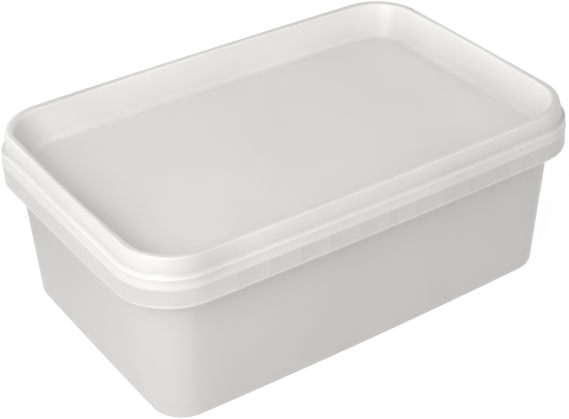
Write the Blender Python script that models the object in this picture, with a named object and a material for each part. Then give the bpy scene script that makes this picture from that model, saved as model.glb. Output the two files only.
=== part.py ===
"""Rectangular two-litre ice cream tub, injection moulded, with its lid pressed shut.

Metres, +Z up. The origin is the middle of the flat base, and the long side runs along X.
Every horizontal outline is a rectangle with round corners and slightly bowed sides. A profile
is a list of corners (offset, height, radius): offset is measured outwards from the outer face
of the lid's skirt, so it is negative inside it.
"""

import math

import bmesh
import bpy
from mathutils import Vector

MM = 0.001

# Outline of the lid's skirt, which every other outline is offset from
SKIRT_HALF_LENGTH = 113.4 * MM
SKIRT_HALF_WIDTH = 73.85 * MM
SKIRT_CORNER_RADIUS = 25.2 * MM
LONG_SIDE_BOW = 1.5 * MM
SHORT_SIDE_BOW = 0.4 * MM

# Foot of the tub, where the outline is smaller and its corners are tighter
BASE_HALF_LENGTH = 102.4 * MM
BASE_HALF_WIDTH = 63.2 * MM
BASE_CORNER_RADIUS = 14.7 * MM
BASE_LONG_SIDE_BOW = 1.7 * MM
BASE_EDGE_RADIUS = 2.8 * MM

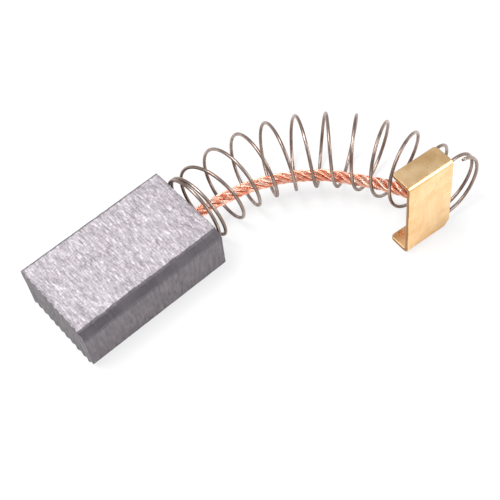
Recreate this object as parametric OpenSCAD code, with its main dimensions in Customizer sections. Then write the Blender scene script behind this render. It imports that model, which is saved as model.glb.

+ + + + + + +

— WORK INSTRUCTIONS —
Output the data above exactly, please, line for line.

— SOLUTION TO THE PROBLEM —
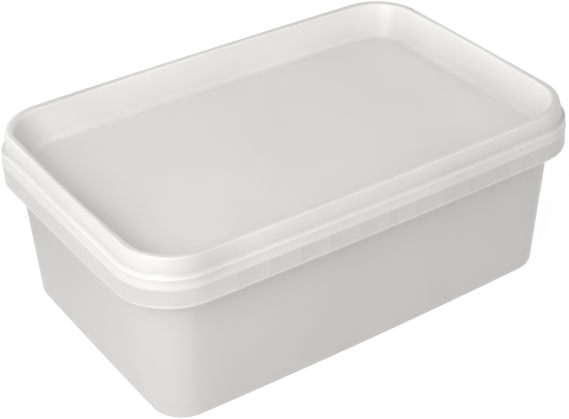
Write the Blender Python script that models the object in this picture, with a named object and a material for each part. Then give the bpy scene script that makes this picture from that model, saved as model.glb. Output the two files only.
=== part.py ===
"""Rectangular two-litre ice cream tub, injection moulded, with its lid pressed shut.

Metres, +Z up. The origin is the middle of the flat base, and the long side runs along X.
Every horizontal outline is a rectangle with round corners and slightly bowed sides. A profile
is a list of corners (offset, height, radius): offset is measured outwards from the outer face
of the lid's skirt, so it is negative inside it.
"""

import math

import bmesh
import bpy
from mathutils import Vector

MM = 0.001

# Outline of the lid's skirt, which every other outline is offset from
SKIRT_HALF_LENGTH = 113.4 * MM
SKIRT_HALF_WIDTH = 73.85 * MM
SKIRT_CORNER_RADIUS = 25.2 * MM
LONG_SIDE_BOW = 1.5 * MM
SHORT_SIDE_BOW = 0.4 * MM

# Foot of the tub, where the outline is smaller and its corners are tighter
BASE_HALF_LENGTH = 102.4 * MM
BASE_HALF_WIDTH = 63.2 * MM
BASE_CORNER_RADIUS = 14.7 * MM
BASE_LONG_SIDE_BOW = 1.7 * MM
BASE_EDGE_RADIUS = 2.8 * MM

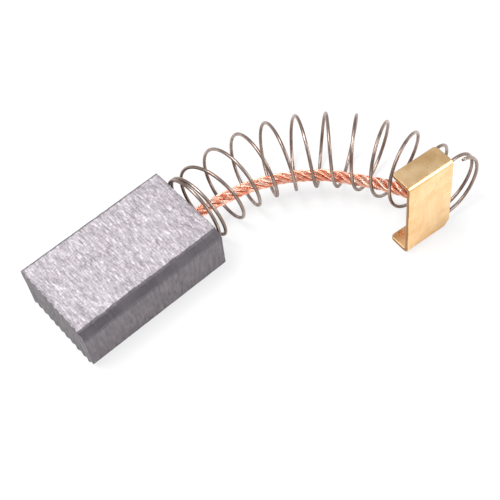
Recreate this object as parametric OpenSCAD code, with its main dimensions in Customizer sections. Then write the Blender scene script behind this render. It imports that model, which is saved as model.glb.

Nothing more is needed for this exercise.